Le mouvement indépendantiste a revendiqué la victoire, annonçant que 90 % des électeurs soutenaient l’indépendance. Le taux de participation a été de 42 %, soit à peu près le même nombre de personnes qui votent habituellement en faveur des différents partis pro-Catalogne aux grandes élections. Des groupes pro-espagnols ont également allégué des pratiques électorales répréhensibles, comme le vote répété et le bourrage des urnes.
Tout cela a intensifié la division dans la région entre les sympathisants de la Catalogne et les groupes syndicalistes. Trois semaines plus tard, celui qui était alors président de la Catalogne, Carles Puigdemont, a approuvé les résultats de l’élection et proclamé officiellement la République catalane, mais a immédiatement suspendu la procédure d’indépendance en attendant de poursuivre le dialogue avec le gouvernement espagnol et la communauté internationale. Mais ce dialogue n’a pas eu lieu, étant donné que le gouvernement espagnol a rapidement commencé à arrêter des politiciens et des militants catalans. Au milieu des manifestations continues, Puigdemont s’est enfui en Belgique. Finalement, un nouveau pays a été placé sur la carte, mais ce n’est pas celui auquel vous pensez : la Tabarnie.

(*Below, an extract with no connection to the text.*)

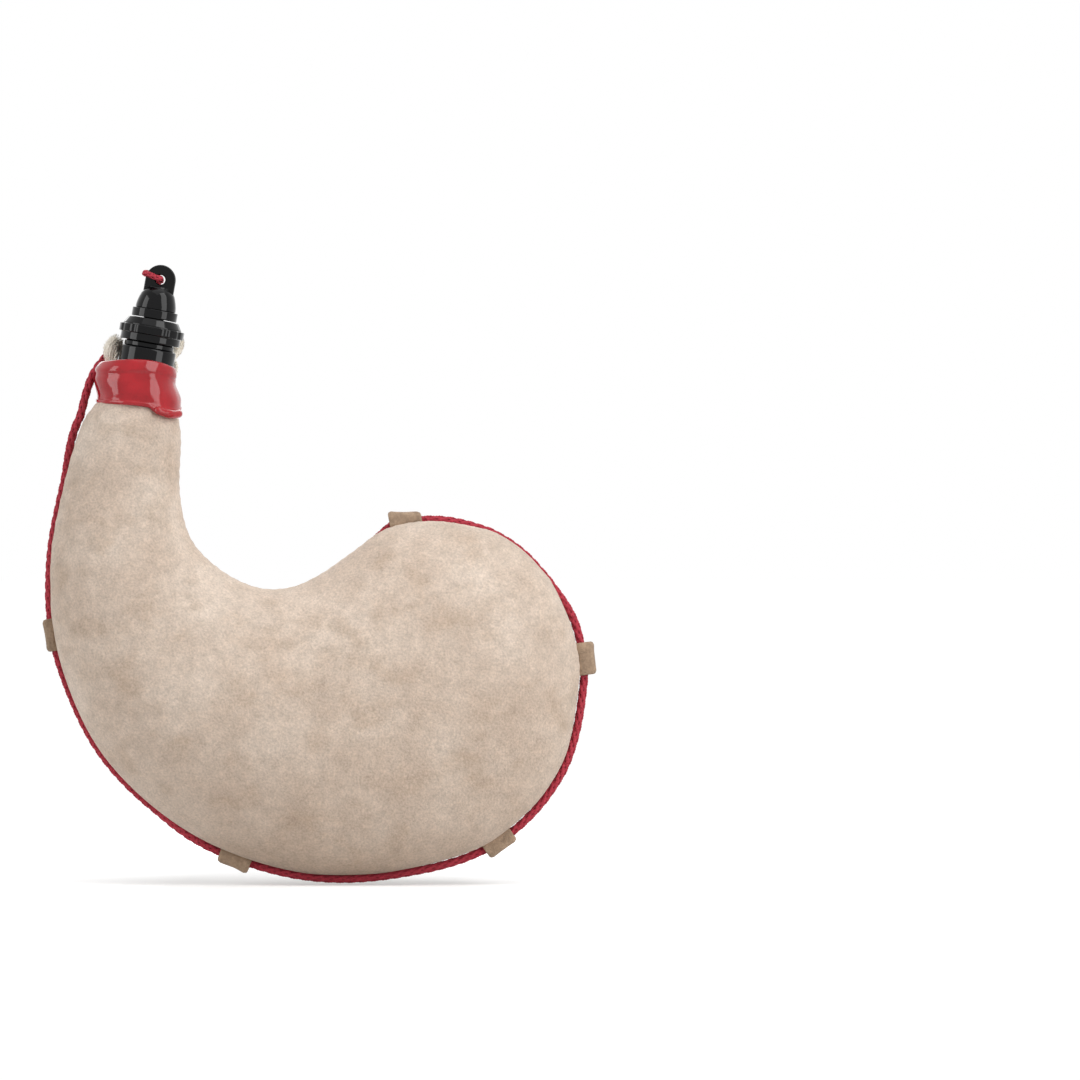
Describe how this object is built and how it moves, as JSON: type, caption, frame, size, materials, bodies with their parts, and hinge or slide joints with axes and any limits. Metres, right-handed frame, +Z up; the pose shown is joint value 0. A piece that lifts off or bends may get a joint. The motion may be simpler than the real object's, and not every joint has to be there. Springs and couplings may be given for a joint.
{
  "type": "leather bota bag",
  "caption": "Curved leather wine skin with a bound neck, a screw mouthpiece with a fine jet, a screw cap on a leash, and a cord strap run round its edge through leather loops",
  "frame": {"origin": "On the ground under the middle of the bag's box, with the bag upright as in the picture", "axes": "+Z up, -Y out of the front panel, +X to the right seen from the front"},
  "size_m": [0.2562, 0.073, 0.2851],
  "materials": {
    "suede": "pale brushed suede with faint darker blotches",
    "loop_suede": "browner suede strip",
    "latex": "dark smooth bladder",
    "natural_cord": "undyed braided cord",
    "red_braid": "dark red braided cord",
    "red_gloss": "glossy bright red",
    "black_gloss": "glossy black",
    "grey_rubber": "soft seal"
  },
  "bodies": {
    "bag": {"leather_front_panel": "suede", "leather_back_panel": "suede", "inner_liner": "latex", "seam_braid": "natural_cord", "braid_knot_left": "natural_cord", "braid_knot_right": "natural_cord", "neck_binding": "natural_cord", "red_collar": "red_gloss", "collar_tail": "red_gloss", "neck_insert": "black_gloss", "cap_leash": "red_braid", "strap_cord": "red_braid", "strap_neck_knot": "red_braid", "strap_end_knot": "red_braid", "loop_left": "loop_suede", "loop_bottom_left": "loop_suede", "loop_bottom_right": "loop_suede", "loop_right": "loop_suede", "loop_top": "loop_suede"},
    "mouthpiece_seal": {"mouthpiece_gasket": "grey_rubber"},
    "mouthpiece_head": {"mouthpiece": "black_gloss"},
    "cap_seal": {"cap_washer": "grey_rubber"},
    "cap_head": {"cap": "black_gloss", "leash_eye": "red_braid", "leash_knot": "red_braid"}
  },
  "joints": [
    {"name": "mouthpiece_lift", "type": "slide", "parent": "bag", "child": "mouthpiece_seal", "axis": [0.1736, 0, 0.9848], "range_m": [0, 0.01]},
    {"name": "mouthpiece_turn", "type": "hinge", "parent": "mouthpiece_seal", "child": "mouthpiece_head", "pos_m": [-0.08235, 0, 0.22102], "axis": [0.1736, 0, 0.9848], "range_deg": [0, 1440]},
    {"name": "cap_lift", "type": "slide", "parent": "mouthpiece_head", "child": "cap_seal", "axis": [0.1736, 0, 0.9848], "range_m": [0, 0.008]},
    {"name": "cap_turn", "type": "hinge", "parent": "cap_seal", "child": "cap_head", "pos_m": [-0.08235, 0, 0.22102], "axis": [0.1736, 0, 0.9848], "range_deg": [0, 1440]}
  ],
  "couplings": [
    {"joint": "mouthpiece_turn", "follows": "mouthpiece_lift", "rad_per_m": 2513.3},
    {"joint": "cap_turn", "follows": "cap_lift", "rad_per_m": 3141.6}
  ]
}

Selon ses partisans, la Tabarnie est une région fictive de Catalogne, constituée d’une bande de terre entre Barcelone et Tarragone, où, historiquement, les partis indépendantistes catalans ont lutté pour obtenir des voix. Née comme une parodie du mouvement indépendantiste catalan, l’idée a réellement pris son envol en 2013 lorsque des messages ont commencé à apparaître sur Forocoches, le plus grand forum en ligne d’Espagne, dans lequel mèmes aléatoires, trolling et politique se croisent de la même manière que sur Reddit ou 4chan.
La Tabarnie a été présentée comme l’autre moitié plus cosmopolite et plus ouverte d’esprit de la Catalogne, pleine de gens venus d’autres parties de l’Espagne. Alors que le gouvernement catalan faisait pression pour organiser un référendum sur l’indépendance, des groupes pro-espagnols ont mis en avant le concept de Tabarnie. La tactique était simple au début : slogan contre slogan. Si les séparatistes catalans scandaient que les Espagnols volait les ressources de la Catalogne, les Tabarniens répondaient que c’était le reste de la Catalogne qui les leur volait.
« Ce qu’il y a de plus beau au sujet de la Tabarnie, c’est qu’elle énerve vraiment les Catalans », dit Mikel, un ingénieur en informatique qui préfère rester anonyme en raison de son rôle actif dans la communauté tabarnienne de Twitter. « Si vous leur montrez le drapeau de l’Espagne, ils vous traiteront de fasciste, mais si vous leur sortez le drapeau de la Tabarnie, vous pourrez à votre tour les qualifier de fascistes. »
Bien sûr, les Catalans ne voient pas les choses de cette façon : les groupes indépendantistes affirment promouvoir un mouvement nationaliste ouvert, diversifié et progressiste, par opposition à ce qu’ils considèrent comme étant l’expression hyper-nationaliste de l’identité espagnole qui a commencé sous la dictature de Franco.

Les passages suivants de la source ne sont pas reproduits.